I think it’s a skill. They know what they’re doing, they’re performers. Trump’s a performer. Cohn was a performer and Trump, I believe, learned everything he knows about performing from Roy Cohn.

When you were talking to Wallace, he tells a story about putting his coat on and the pockets are filled with $100 bills. Roy obviously loved dealing. That’s the whole essence of his life. That’s how he was born.

From a transaction.

Yes. Do you think he was capable of understanding real human affection?

I personally can’t tell for sure. What’s your definition?

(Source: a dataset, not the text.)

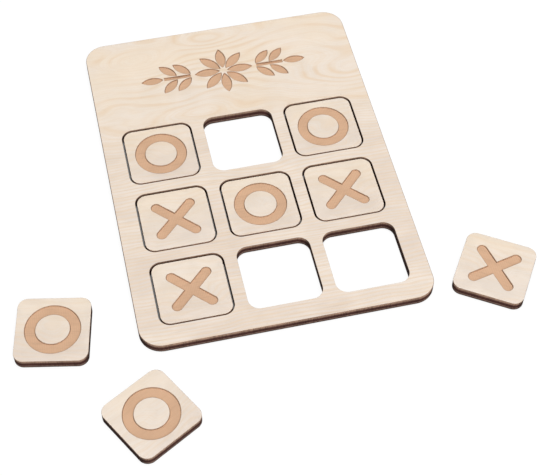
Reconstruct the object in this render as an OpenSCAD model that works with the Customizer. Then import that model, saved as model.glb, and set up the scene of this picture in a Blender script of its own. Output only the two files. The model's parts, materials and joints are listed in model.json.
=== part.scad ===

Non-sociopathic, non-transactional affection.

Probably not.

Did Wallace love him?

He might have. I can’t remember if I asked him. It’s been so many years. I think he did have real, deep affection for him and thought that he was lovely. I think that Wallace Adams, the one occasion I met him, had a highly developed sense of the New York merry-go-round. He was born into that class where you’re playing “the game.” Part of Roy Cohn’s life touched that world, and Wallace Adams was a player in that world. I think he had a deep affection for Roy Cohn, but because he’s from a WASP-y family, Wallace was rebelling, not just by being gay, but by being with a character his family thought was beneath him. I think he felt like he was in two worlds, and was excited by it.

Now, we know J. Edger Hoover was also gay. There were rumors about Joe McCarthy. Did they know Roy was also gay?

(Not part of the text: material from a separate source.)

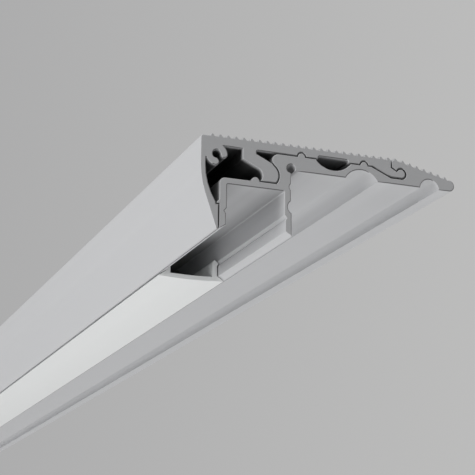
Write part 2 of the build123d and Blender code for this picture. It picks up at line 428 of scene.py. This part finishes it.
def rimWays(points, follows, before, rim):
    # the way in from each point of the outline, and how far a rim goes along it
    inward, width = {}, {}
    for at, onward in follows.items():
        into = (points[at] - points[before[at]]).normalized()
        out = (points[onward] - points[at]).normalized()
        # all the faces wind the same way, so the inside is always on the same hand
        hand = Vector((-into.y, into.x)) + Vector((-out.y, out.x))
        side = hand / max(1.0 + into.dot(out), outlines["sharpest"])
        shadeSideRim = flat(-side).dot(Vector(paintedShadeRims["towards"])) > paintedShadeRims["widerFrom"]
        inward[at], width[at] = side, rim * (1.0 if shadeSideRim else paintedShadeRims["elsewhere"])
    for _ in range(outlines["narrowings"]):  # a rim can't be wider than the small curves it rounds
        pinched = set()
        for at, onward in follows.items():
            edge = points[onward] - points[at]
            moved = edge + inward[onward] * width[onward] - inward[at] * width[at]
            if moved.dot(edge) < outlines["edgeLeft"] * edge.dot(edge):
                pinched |= {at, onward}
        for at in pinched:
            width[at] *= outlines["narrowing"]
    for _ in range(outlines["smoothings"]):
        width = {
            at: min(width[at], (width[before[at]] + width[at] + width[follows[at]]) / 3)
            for at in width
        }
    return inward, width


def opennessAt(solids, start, outward):
    # share of the light that reaches this place of the section past the walls of these pieces
    across = Vector((outward.z, 0.0, -outward.x))
    start = start + outward * rays["clear"]
    reached = total = 0.0
    for step in range(rays["count"]):
        angle = math.pi * ((step + 0.5) / rays["count"] - 0.5)
        weight = math.cos(angle)
        ray = outward * weight + across * math.sin(angle)
        total += weight
        if all(solid.ray_cast(start, ray, rays["reach"])[0] is None for solid in solids):
            reached += weight
    return reached / total


def wallLight(node, solid, points, inward, follows, before):
    # how open each place of the outline is, and whether it lies in a seam or an enclosed space
    others = [
        BVHTree.FromPolygons(
            [v.co for v in other.data.vertices], [f.vertices for f in other.data.polygons]
        )
        for name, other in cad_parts.items()
        if name not in (node, "diffuser")  # the diffuser stands well behind the cut end
    ]
    plain, least = jointShade["spaceOpenness"]
    openness, seam, space = {}, {}, {}
    for at, side in inward.items():
        place, outward = flat(points[at]), -flat(side).normalized()
        hits = [other.ray_cast(place, outward, jointShade["seamGap"])[0] for other in others]
        assembled = opennessAt([solid] + others, place, outward)
        enclosed = min(max((plain - assembled) / (plain - least), 0.0), 1.0)
        openness[at] = opennessAt([solid], place, outward)
        seam[at] = float(any(hit is not None for hit in hits))
        space[at] = 0.0 if seam[at] else enclosed
    # the painted shade of a space ends short of the open faces beside it
    space = {
        at: min([space[at]] + [space[n] for n in (before[at], follows[at]) if not seam[n]])
        for at in space
    }
    return {"openness": openness, "seam": seam, "space": space}


def cutEnd(node, rim):
    # a flat mesh of the end, whose points carry the way in of the rim and the light at the wall
    source = bmesh.new()
    source.from_mesh(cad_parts[node].data)
    bmesh.ops.remove_doubles(source, verts=source.verts, dist=samePlace)
    solid = BVHTree.FromBMesh(source)
    points, faces = readEnd(source)
    source.free()
    follows, before = walkOutline(faces)
    inward, width = rimWays(points, follows, before, rim)
    mesh = bpy.data.meshes.new(node + "End")
    mesh.from_pydata([flat(point) for point in points], [], faces)
    way = mesh.attributes.new("wayIn", "FLOAT_VECTOR", "POINT")
    for at, side in inward.items():
        way.data[at].vector = (side.x * width[at], 0.0, side.y * width[at])
    light = wallLight(node, solid, points, inward, follows, before)
    for name, values in light.items():
        layer = mesh.attributes.new(name, "FLOAT", "POINT")
        for at, value in values.items():
            layer.data[at].value = value
    mesh.update()
    if sum(f.normal.y * f.area for f in mesh.polygons) > 0:
        mesh.flip_normals()
    return mesh


# Extrusions

def extrusionTree():
    # draws a section out along the length and rounds the rims of both cut ends
    tree = bpy.data.node_groups.new("drawnExtrusion", "GeometryNodeTree")
    tree.is_modifier = True
    sockets = tree.interface
    sockets.new_socket("Section", in_out="INPUT", socket_type="NodeSocketGeometry")
    for name in ("Near End", "Far End", "Rim Depth", "Crease"):
        sockets.new_socket(name, in_out="INPUT", socket_type="NodeSocketFloat")
    sockets.new_socket("Finish", in_out="INPUT", socket_type="NodeSocketMaterial")
    sockets.new_socket("Extrusion", in_out="OUTPUT", socket_type="NodeSocketGeometry")
    board = Board(tree)
    section = board.node("NodeGroupInput", out="Section")
    nearEnd, farEnd = section.output("Near End"), section.output("Far End")
    depth = section.output("Rim Depth")

    def shift(mesh, along, share, chosen=True):
        # moves points along the length, and in from the edge by a share of their way in
        way = board.node(
            "GeometryNodeInputNamedAttribute", {"data_type": "FLOAT_VECTOR"}, {"Name": "wayIn"}
        )
        lengthways = board.node("ShaderNodeCombineXYZ", {}, {"Y": along})
        offset = board.node(
            "ShaderNodeVectorMath",
            {"operation": "ADD"},
            {0: scaled(board, way, share), 1: lengthways},
        )
        return board.node(
            "GeometryNodeSetPosition",
            {},
            {"Geometry": mesh, "Selection": chosen, "Offset": offset},
        )

    # quarter-round rim in three steps: how deep from the end, and how far in from the side
    angles = [math.radians(angle) for angle in (0, 30, 60, 90)]
    rim = [(1.0 - math.cos(angle), 1.0 - math.sin(angle)) for angle in angles]
    bends = list(zip(rim, rim[1:]))
    # each step is how far along, and how far in: near rim, walls, far rim
    steps = [((b[0] - a[0]) * depth, b[1] - a[1]) for a, b in bends]
    steps.append((farEnd - nearEnd - 2.0 * depth, 0.0))
    steps += [((b[0] - a[0]) * depth, a[1] - b[1]) for a, b in reversed(bends)]

    shape = shift(section, nearEnd, 1.0)
    faceCount = board.node("GeometryNodeInputMeshEdgeNeighbors")
    chosen = board.node(
        "FunctionNodeCompare",
        {"data_type": "INT", "operation": "EQUAL"},
        {"A": faceCount, "B": 1},
    )
    for along, share in steps:
        drawn = board.node(
            "GeometryNodeExtrudeMesh",
            {"mode": "EDGES"},
            {"Mesh": shape, "Selection": chosen, "Offset Scale": 0.0},
            out="Mesh",
        )
        chosen = drawn.output("Top")
        shape = shift(drawn, along, share, chosen)
    farCap = board.node("GeometryNodeFlipFaces", {}, {"Mesh": shift(section, farEnd, 1.0)})
    joined = board.node("GeometryNodeJoinGeometry", {}, {"Geometry": [farCap, shape]})
    closed = board.node(
        "GeometryNodeMergeByDistance", {}, {"Geometry": joined, "Distance": 2 * samePlace}
    )

    # cut ends are flat, walls are smooth between sharp corners
    normal = board.node("GeometryNodeInputNormal", out="Normal")
    walls = board.node(
        "GeometryNodeSetShadeSmooth",
        {"domain": "FACE"},
        {"Geometry": closed, "Shade Smooth": abs(axisOf(board, normal, "Y")) < facings["flat"]},
    )
    angle = board.node("GeometryNodeInputMeshEdgeAngle", out="Unsigned Angle")
    creased = board.node(
        "GeometryNodeSetShadeSmooth",
        {"domain": "EDGE"},
        {"Geometry": walls, "Shade Smooth": angle < section.output("Crease")},
    )
    whole = board.node("GeometryNodeRealizeInstances", {}, {"Geometry": creased})
    finished = board.node(
        "GeometryNodeSetMaterial", {}, {"Geometry": whole, "Material": section.output("Finish")}
    )
    board.node("NodeGroupOutput", {}, {"Extrusion": finished})
    return tree


drawnExtrusion = extrusionTree()


def drawPiece(name, node, body, finish, settings):
    section = cutEnd(node, settings["rim"])
    low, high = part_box(node)
    blank = bpy.data.objects.new(name + "Blank", section)
    bpy.context.scene.collection.objects.link(blank)
    modifier = blank.modifiers.new("draw", "NODES")
    modifier.node_group = drawnExtrusion
    inputs = {
        "Near End": low.y,
        "Far End": high.y,
        "Rim Depth": settings["rim"],
        "Crease": math.radians(settings["crease"]),
        "Finish": finish,
    }
    for item in drawnExtrusion.interface.items_tree:
        if item.in_out == "INPUT" and item.name in inputs:
            modifier[item.identifier] = inputs[item.name]
    bpy.context.view_layer.update()
    graph = bpy.context.evaluated_depsgraph_get()
    mesh = bpy.data.meshes.new_from_object(blank.evaluated_get(graph), depsgraph=graph)
    bpy.data.objects.remove(blank)
    if "wayIn" in mesh.attributes:
        mesh.attributes.remove(mesh.attributes["wayIn"])
    mesh.name = name
    piece = bpy.data.objects.new(name, mesh)
    bpy.context.scene.collection.objects.link(piece)
    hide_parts(node)
    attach(piece, body)
    triangles = sum(len(f.vertices) - 2 for f in mesh.polygons)
    print(f"{name}: {triangles} triangles from {len(section.vertices)} points of the section")


# rims are the lightly deburred edges of the cut ends; crease is in degrees
treadExtrusion = {"rim": 0.00024, "crease": 24.0}
baseExtrusion = {"rim": 0.00024, "crease": 24.0}
diffuserExtrusion = {"rim": 0.00010, "crease": 24.0}

drawPiece("treadProfile", "tread_profile", "tread", treadFinish, treadExtrusion)
drawPiece("baseProfile", "base_profile", "base", baseFinish, baseExtrusion)
drawPiece("opalCover", "diffuser", "diffuser", diffuserFinish, diffuserExtrusion)


# Floor, light and background

# the floor is palest around its centre and darker towards its edge: a painted pool of light
paleFloor = {
    "size": 16.0,
    "drop": 1.1,  # it stands this far below the step
    "colour": (0.84, 0.84, 0.842),
    "edge": (0.52, 0.52, 0.522),
    "centre": (-1.5, 1.0),  # where it is palest
    "fade": (1.9, 4.0),
    "roughness": 0.9,
}

softboxes = {
    "left": {
        "place": (-1.0, -0.42, -0.20),
        "aim": (0.0, -0.25, 0.0),
        "size": (0.4, 0.3),
        "power": 3.45,
    },
    "rightLow": {
        "place": (0.9, -0.2, -0.62),
        "aim": (0.0, -0.2, 0.0),
        "size": (1.2, 0.5),
        "power": 1.95,
    },
}

topLight = {"toLight": (-0.25, -0.38, 0.89), "strength": 0.58, "spread": 25.0}

greyBackdrop = {
    "ambient": (0.67, 0.67, 0.67),
    "across": (0.934, -0.357, 0.009),  # from its left side to its right
    "stops": [(0.34, (0.418, 0.418, 0.420)), (0.66, (0.500, 0.500, 0.498))],
}


def makeFloor(name, settings):
    half, drop = settings["size"] / 2, settings["drop"]
    sides = ((-half, -half), (half, -half), (half, half), (-half, half))
    mesh = bpy.data.meshes.new(name)
    mesh.from_pydata([(x, y, -drop) for x, y in sides], [], [(0, 1, 2, 3)])
    floor = bpy.data.objects.new(name, mesh)
    bpy.context.scene.collection.objects.link(floor)
    material, board = newMaterial("paleFloor")
    place = board.node("ShaderNodeTexCoord", out="Object")
    away = board.node(
        "ShaderNodeVectorMath",
        {"operation": "DISTANCE"},
        {0: place, 1: (*settings["centre"], -drop)},
    )
    # painted pool of light: palest at the centre, darker towards the edge
    share = fade(board, away, *settings["fade"])
    colour = blend(board, share, opaque(settings["colour"]), opaque(settings["edge"]))
    surface = board.node(
        "ShaderNodeBsdfPrincipled",
        {},
        {"Base Color": colour, "Roughness": settings["roughness"]},
    )
    board.node("ShaderNodeOutputMaterial", {}, {"Surface": surface})
    mesh.materials.append(material)


def hangLamp(name, lamp, toLight):
    holder = bpy.data.objects.new(name, lamp)
    holder.rotation_euler = toLight.to_track_quat("Z", "Y").to_euler()
    bpy.context.scene.collection.objects.link(holder)
    return holder


def makeSoftbox(name, settings):
    lamp = bpy.data.lights.new(name, "AREA")
    lamp.shape, lamp.energy = "RECTANGLE", settings["power"]
    lamp.size, lamp.size_y = settings["size"]
    holder = hangLamp(name, lamp, Vector(settings["place"]) - Vector(settings["aim"]))
    holder.location = settings["place"]
    holder.visible_camera = False  # it stands between some of the other views and the part


def makeSun(name, settings):
    lamp = bpy.data.lights.new(name, "SUN")
    lamp.energy, lamp.angle = settings["strength"], math.radians(settings["spread"])
    hangLamp(name, lamp, Vector(settings["toLight"]))


def makeWorld(settings):
    # even light for the object; the camera and reflections see the grey background
    world = bpy.data.worlds.new("studio")
    bpy.context.scene.world = world
    world.use_nodes = True
    world.node_tree.nodes.clear()
    board = Board(world.node_tree)
    camera, glossy, through = (
        board.node("ShaderNodeLightPath", out=f"Is {kind} Ray")
        for kind in ("Camera", "Glossy", "Transmission")
    )
    seen = board.node(
        "ShaderNodeMath",
        {"operation": "ADD", "use_clamp": True},
        {0: camera + glossy, 1: through},
    )
    direction = board.node("ShaderNodeTexCoord", out="Generated")
    backdrop = board.node(
        "ShaderNodeValToRGB",
        {"stops": settings["stops"]},
        {"Fac": dot(board, direction, settings["across"]) + 0.5},
        out="Color",
    )
    colour = blend(board, seen, opaque(settings["ambient"]), backdrop)
    light = board.node("ShaderNodeBackground", {}, {"Color": colour, "Strength": 1.0})
    board.node("ShaderNodeOutputWorld", {}, {"Surface": light})


makeFloor("studioFloor", paleFloor)
for name, settings in softboxes.items():
    makeSoftbox(name, settings)
makeSun("topLight", topLight)
makeWorld(greyBackdrop)
print("floor, light and background made")


# Camera, below the step line and looking up along the profile

photoView = {
    "place": (-0.128380, -0.603042, -0.110809),
    "heading": 20.726,  # degrees to the right of the length
    "pitch": 15.957,  # degrees up
    "roll": 0.534,  # degrees
    "lens": 109.895,  # mm
    "sensor": 36.0,  # mm wide
    "clip": (0.02, 60.0),
}


def makeCamera(name, settings):
    data = bpy.data.cameras.new(name)
    data.sensor_width, data.lens = settings["sensor"], settings["lens"]
    data.clip_start, data.clip_end = settings["clip"]
    camera = bpy.data.objects.new(name, data)
    bpy.context.scene.collection.objects.link(camera)
    # an unturned camera looks straight down
    tilt, heading, roll = (
        math.radians(angle)
        for angle in (90.0 + settings["pitch"], -settings["heading"], settings["roll"])
    )
    turn = Euler((tilt, 0.0, heading)).to_matrix() @ Matrix.Rotation(roll, 3, "Z")
    camera.matrix_world = Matrix.Translation(settings["place"]) @ turn.to_4x4()
    bpy.context.scene.camera = camera


makeCamera("photoCamera", photoView)
bpy.context.scene.view_settings.view_transform = "Standard"
print("camera set")

bpy.context.view_layer.update()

I don’t know. I would imagine Hoover would know because he had dossiers and spies. It would be very interesting to find out what Hoover did know about Roy’s sexuality, and to have been a fly on the wall in a room where Hoover and Cohn were talking about their secret, degenerate lives. McCarthy is a bit of a mystery still. In the film. Gore Vidal quotes Sen. Flanders of Vermont who tells him, he says that Joseph McCarthy was a full-time homosexual. But note how Vidal phrases that. This is of interest to the Queerty audience because Vidal never said the word “gay” in public. And he never said “homosexual” either. He shied away from using homosexual the way it was used in a period: a homosexual. So he tried to coin a new word: homosexualist, which he found more accurate. In this context, he refers to Sen. McCarthy as a full-time homosexual, which would have been a more appropriate usage of the word. McCarthy wasn’t someone committing the act at will, he was someone who only committed the act. It’s never been proven, and it’s interesting because McCarthy was a bachelor. He married his secretary late in middle age, and there was an adopted child. So these are, in my role as Inspector Javert of the closet…

[Laughter]

I think these are general clues worth pursuing.

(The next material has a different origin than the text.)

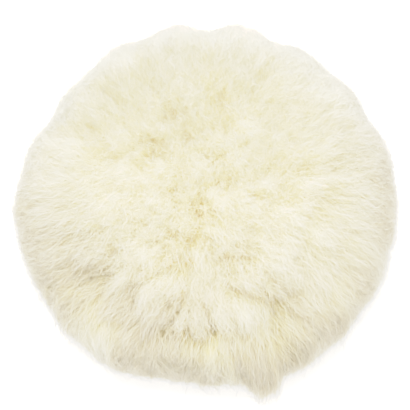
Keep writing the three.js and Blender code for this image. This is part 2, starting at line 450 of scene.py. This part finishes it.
def strand_widths(gathered, stray):
    """How the locks and wisps narrow along each strand. Stray strands spread out instead."""
    steps = np.linspace(0, 1, STATIONS)
    lock_width = 1 - (0.1 + 0.4 * gathered)[:, None] * steps[None, :] ** 2
    wisp_width = np.where(stray[:, None], 1 + 1.4 * steps, 1 - 0.2 * steps ** 1.2)
    return lock_width[:, :, None], wisp_width[:, :, None]


def strand_tones(rng, along, angle, gathered, lock_tone, line, lock_of):
    """Each strand's tone before its wisp's own: lighter or darker by the lock and chance, and darker by
    painted shade at its place.
    """
    loose, tight = LOCK_TONE_SPREAD
    tone = LOCK_TONE + ((loose + (tight - loose) * gathered) * lock_tone)[lock_of]
    tone += rng.normal(0, STRAND_TONE_SPREAD, len(line))
    # Painted shade: darker by place, in patches where the locks are gathered, and at the outline.
    patches = smooth_field(rng, 24)(skin_points(along, angle))
    tone_and_painted_shade = painted_shade(along, angle) * (1 + 0.45 * gathered * patches)
    tone -= tone_and_painted_shade[lock_of]
    tone -= EDGE_PAINTED_SHADE * at_edge(line) * (1 + 0.5 * (gathered * patches)[lock_of])
    return tone


def grow_wool(rng):
    """The locks' strands and the underwool. Both are (points, lock of each strand, tone from 0 to 1)."""
    along, angle = lock_roots(rng)
    guides, length = lock_guides(rng, along, angle)
    gathered = gathering(skin_points(along, angle))
    lock_of_wisp, wisp_offset, wisp_share, wisp_wave, wisp_tone = spread_wisps(rng, length, gathered)
    lock_tone = rng.normal(0, 1, LOCK_COUNT)

    wisp_of = np.repeat(np.arange(len(lock_of_wisp)), STRANDS_PER_WISP)
    lock_of = lock_of_wisp[wisp_of]
    count = len(wisp_of)
    x, y, _ = in_disc(rng, count)
    offset = WISP_RADIUS * np.stack([x, y], -1)
    stray = rng.uniform(0, 1, count) < STRAY_SHARE
    share = wisp_share[wisp_of] * rng.uniform(0.88, 1.04, count)
    wave = ripple(rng, length[lock_of], STRAND_WAVE, WAVE_SIZE)
    wave[stray] *= 2.2
    wave *= (1.7 - 0.7 * gathered)[lock_of, None, None]
    wave += wisp_wave[wisp_of]

    lock_root = skin_points(along, angle)[lock_of]
    wisp_root, _ = beside(along[lock_of], angle[lock_of], wisp_offset[wisp_of])
    root, root_angle = beside(along[lock_of], angle[lock_of], wisp_offset[wisp_of] + offset)
    lock_width, wisp_width = strand_widths(gathered[lock_of], stray)
    line = guides[lock_of] * share[:, None, None]
    line += lock_root[:, None, :]
    line += (wisp_root - lock_root)[:, None, :] * lock_width
    line += (root - wisp_root)[:, None, :] * wisp_width

    heading = unit(guides[:, -1])[lock_of]
    across = unit(np.cross(heading, sideways(root_angle)))
    aside = unit(np.cross(across, heading))
    line += aside[:, None, :] * wave[:, :, :1] + across[:, None, :] * wave[:, :, 1:]
    curl = (TIP_CURL * (1.5 - 0.9 * gathered))[lock_of, None, None]
    steps = np.linspace(0, 1, STATIONS)
    line += curl * unit(rng.normal(size=(count, 1, 3))) * (steps ** 2.5)[None, :, None]

    part(line)
    trim(rng, line)
    keep_off_floor(line)
    tone = strand_tones(rng, along, angle, gathered, lock_tone, line, lock_of)
    tone += WISP_TONE_SPREAD * wisp_tone[wisp_of]
    under = grow_underwool(rng, along, angle, guides, length)
    return along, angle, (line, lock_of, np.clip(tone, 0, 1)), under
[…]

Roy obviously viewed sex as transactional, the same way he viewed everything else. He promoted right-wing ideology, but I don’t think he was an ideologue. For him it was just about the game, it was about power. So here’s the big question: I once had a deep conversation with another writer about the most evil figure in American history. One of us said Henry Kissinger. The other said Roy Cohn. Having now completed the film, what’s your view?

I think they’re the top of their category in different divisions. As far as I know, Cohn never bombed innocent people. He didn’t have the fear of the Pentagon. But he certainly had an unusually powerful influence over the leading implementors of the worst policies of the 20th century, and now, bizarrely, the 21st.

Speaking of Kissinger, there’s a line from Oliver Stone’s film Nixon. Kissinger says of Nixon “could you imagine what this man could have been, had he only been loved?” Do you think that Roy Cohn was born a sociopath, or was that what he became?

I think it’s more on the nurture side than the nature side. I’m not a psychiatrist, so I don’t know what chemical or structural things could have caused his narcissistic personality disorder. You have to be careful saying someone is born evil. I think his reaction to a set of circumstances pushed him in a direction, and his response was extreme.

Sony Pictures Classics has acquired Where’s my Roy Cohn? A release date is pending.